-- BEGIN Available data --
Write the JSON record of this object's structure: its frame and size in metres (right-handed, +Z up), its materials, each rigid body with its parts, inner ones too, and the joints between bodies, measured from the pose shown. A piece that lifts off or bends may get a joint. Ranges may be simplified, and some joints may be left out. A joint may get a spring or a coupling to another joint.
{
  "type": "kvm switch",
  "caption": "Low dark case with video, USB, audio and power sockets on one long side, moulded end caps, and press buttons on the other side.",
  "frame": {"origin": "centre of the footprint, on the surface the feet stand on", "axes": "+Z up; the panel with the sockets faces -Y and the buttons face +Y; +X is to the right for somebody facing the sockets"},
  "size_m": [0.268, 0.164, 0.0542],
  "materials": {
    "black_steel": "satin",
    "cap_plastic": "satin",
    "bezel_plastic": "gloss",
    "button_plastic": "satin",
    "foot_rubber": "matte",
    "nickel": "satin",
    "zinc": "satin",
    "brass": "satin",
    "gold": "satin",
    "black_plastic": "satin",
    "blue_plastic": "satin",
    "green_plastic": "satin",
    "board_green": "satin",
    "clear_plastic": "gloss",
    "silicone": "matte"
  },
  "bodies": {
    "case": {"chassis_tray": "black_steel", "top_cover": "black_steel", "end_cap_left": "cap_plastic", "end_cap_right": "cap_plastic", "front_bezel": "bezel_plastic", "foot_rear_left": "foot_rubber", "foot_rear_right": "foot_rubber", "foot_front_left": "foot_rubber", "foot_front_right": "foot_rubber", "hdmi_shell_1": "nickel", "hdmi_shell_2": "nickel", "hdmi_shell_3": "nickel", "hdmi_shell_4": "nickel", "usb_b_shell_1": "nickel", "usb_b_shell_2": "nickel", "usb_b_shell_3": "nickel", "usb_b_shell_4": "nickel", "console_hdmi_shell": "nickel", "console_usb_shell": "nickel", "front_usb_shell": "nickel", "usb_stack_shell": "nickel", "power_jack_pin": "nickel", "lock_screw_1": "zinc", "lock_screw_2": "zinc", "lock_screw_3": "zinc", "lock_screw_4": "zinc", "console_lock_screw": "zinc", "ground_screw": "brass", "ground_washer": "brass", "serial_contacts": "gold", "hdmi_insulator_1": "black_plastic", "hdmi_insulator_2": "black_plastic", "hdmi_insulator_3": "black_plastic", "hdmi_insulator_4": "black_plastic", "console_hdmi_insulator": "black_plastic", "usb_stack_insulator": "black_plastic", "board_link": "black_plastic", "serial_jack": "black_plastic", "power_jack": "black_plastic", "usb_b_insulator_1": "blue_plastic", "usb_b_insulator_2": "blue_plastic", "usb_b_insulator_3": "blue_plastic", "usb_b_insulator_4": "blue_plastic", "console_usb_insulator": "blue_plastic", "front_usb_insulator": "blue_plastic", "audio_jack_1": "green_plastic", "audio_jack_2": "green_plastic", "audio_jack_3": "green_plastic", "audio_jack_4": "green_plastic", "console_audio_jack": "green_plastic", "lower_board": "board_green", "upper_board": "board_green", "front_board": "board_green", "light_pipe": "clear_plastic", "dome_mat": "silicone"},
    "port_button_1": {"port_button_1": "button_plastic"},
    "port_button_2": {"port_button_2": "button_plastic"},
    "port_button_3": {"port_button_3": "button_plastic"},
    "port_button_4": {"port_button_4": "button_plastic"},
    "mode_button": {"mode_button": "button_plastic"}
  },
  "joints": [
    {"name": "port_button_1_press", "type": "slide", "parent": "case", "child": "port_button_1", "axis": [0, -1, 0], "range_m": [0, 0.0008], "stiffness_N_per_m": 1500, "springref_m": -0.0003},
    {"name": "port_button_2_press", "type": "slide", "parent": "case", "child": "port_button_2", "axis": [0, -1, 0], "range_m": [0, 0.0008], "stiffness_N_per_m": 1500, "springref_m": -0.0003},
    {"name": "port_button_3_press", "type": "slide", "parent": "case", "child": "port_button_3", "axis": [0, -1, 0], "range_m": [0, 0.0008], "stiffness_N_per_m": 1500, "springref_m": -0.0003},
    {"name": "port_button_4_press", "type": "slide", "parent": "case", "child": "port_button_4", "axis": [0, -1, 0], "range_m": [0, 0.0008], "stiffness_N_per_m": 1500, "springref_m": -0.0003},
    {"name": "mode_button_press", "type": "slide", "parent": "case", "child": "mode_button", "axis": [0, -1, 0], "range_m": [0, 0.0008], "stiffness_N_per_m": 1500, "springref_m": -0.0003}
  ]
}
-- END Available data --
◆ **Given request**: Using the data above, repeat every line exactly.

◆ **Correct output**:
Write the JSON record of this object's structure: its frame and size in metres (right-handed, +Z up), its materials, each rigid body with its parts, inner ones too, and the joints between bodies, measured from the pose shown. A piece that lifts off or bends may get a joint. Ranges may be simplified, and some joints may be left out. A joint may get a spring or a coupling to another joint.
{
  "type": "kvm switch",
  "caption": "Low dark case with video, USB, audio and power sockets on one long side, moulded end caps, and press buttons on the other side.",
  "frame": {"origin": "centre of the footprint, on the surface the feet stand on", "axes": "+Z up; the panel with the sockets faces -Y and the buttons face +Y; +X is to the right for somebody facing the sockets"},
  "size_m": [0.268, 0.164, 0.0542],
  "materials": {
    "black_steel": "satin",
    "cap_plastic": "satin",
    "bezel_plastic": "gloss",
    "button_plastic": "satin",
    "foot_rubber": "matte",
    "nickel": "satin",
    "zinc": "satin",
    "brass": "satin",
    "gold": "satin",
    "black_plastic": "satin",
    "blue_plastic": "satin",
    "green_plastic": "satin",
    "board_green": "satin",
    "clear_plastic": "gloss",
    "silicone": "matte"
  },
  "bodies": {
    "case": {"chassis_tray": "black_steel", "top_cover": "black_steel", "end_cap_left": "cap_plastic", "end_cap_right": "cap_plastic", "front_bezel": "bezel_plastic", "foot_rear_left": "foot_rubber", "foot_rear_right": "foot_rubber", "foot_front_left": "foot_rubber", "foot_front_right": "foot_rubber", "hdmi_shell_1": "nickel", "hdmi_shell_2": "nickel", "hdmi_shell_3": "nickel", "hdmi_shell_4": "nickel", "usb_b_shell_1": "nickel", "usb_b_shell_2": "nickel", "usb_b_shell_3": "nickel", "usb_b_shell_4": "nickel", "console_hdmi_shell": "nickel", "console_usb_shell": "nickel", "front_usb_shell": "nickel", "usb_stack_shell": "nickel", "power_jack_pin": "nickel", "lock_screw_1": "zinc", "lock_screw_2": "zinc", "lock_screw_3": "zinc", "lock_screw_4": "zinc", "console_lock_screw": "zinc", "ground_screw": "brass", "ground_washer": "brass", "serial_contacts": "gold", "hdmi_insulator_1": "black_plastic", "hdmi_insulator_2": "black_plastic", "hdmi_insulator_3": "black_plastic", "hdmi_insulator_4": "black_plastic", "console_hdmi_insulator": "black_plastic", "usb_stack_insulator": "black_plastic", "board_link": "black_plastic", "serial_jack": "black_plastic", "power_jack": "black_plastic", "usb_b_insulator_1": "blue_plastic", "usb_b_insulator_2": "blue_plastic", "usb_b_insulator_3": "blue_plastic", "usb_b_insulator_4": "blue_plastic", "console_usb_insulator": "blue_plastic", "front_usb_insulator": "blue_plastic", "audio_jack_1": "green_plastic", "audio_jack_2": "green_plastic", "audio_jack_3": "green_plastic", "audio_jack_4": "green_plastic", "console_audio_jack": "green_plastic", "lower_board": "board_green", "upper_board": "board_green", "front_board": "board_green", "light_pipe": "clear_plastic", "dome_mat": "silicone"},
    "port_button_1": {"port_button_1": "button_plastic"},
    "port_button_2": {"port_button_2": "button_plastic"},
    "port_button_3": {"port_button_3": "button_plastic"},
    "port_button_4": {"port_button_4": "button_plastic"},
    "mode_button": {"mode_button": "button_plastic"}
  },
  "joints": [
    {"name": "port_button_1_press", "type": "slide", "parent": "case", "child": "port_button_1", "axis": [0, -1, 0], "range_m": [0, 0.0008], "stiffness_N_per_m": 1500, "springref_m": -0.0003},
    {"name": "port_button_2_press", "type": "slide", "parent": "case", "child": "port_button_2", "axis": [0, -1, 0], "range_m": [0, 0.0008], "stiffness_N_per_m": 1500, "springref_m": -0.0003},
    {"name": "port_button_3_press", "type": "slide", "parent": "case", "child": "port_button_3", "axis": [0, -1, 0], "range_m": [0, 0.0008], "stiffness_N_per_m": 1500, "springref_m": -0.0003},
    {"name": "port_button_4_press", "type": "slide", "parent": "case", "child": "port_button_4", "axis": [0, -1, 0], "range_m": [0, 0.0008], "stiffness_N_per_m": 1500, "springref_m": -0.0003},
    {"name": "mode_button_press", "type": "slide", "parent": "case", "child": "mode_button", "axis": [0, -1, 0], "range_m": [0, 0.0008], "stiffness_N_per_m": 1500, "springref_m": -0.0003}
  ]
}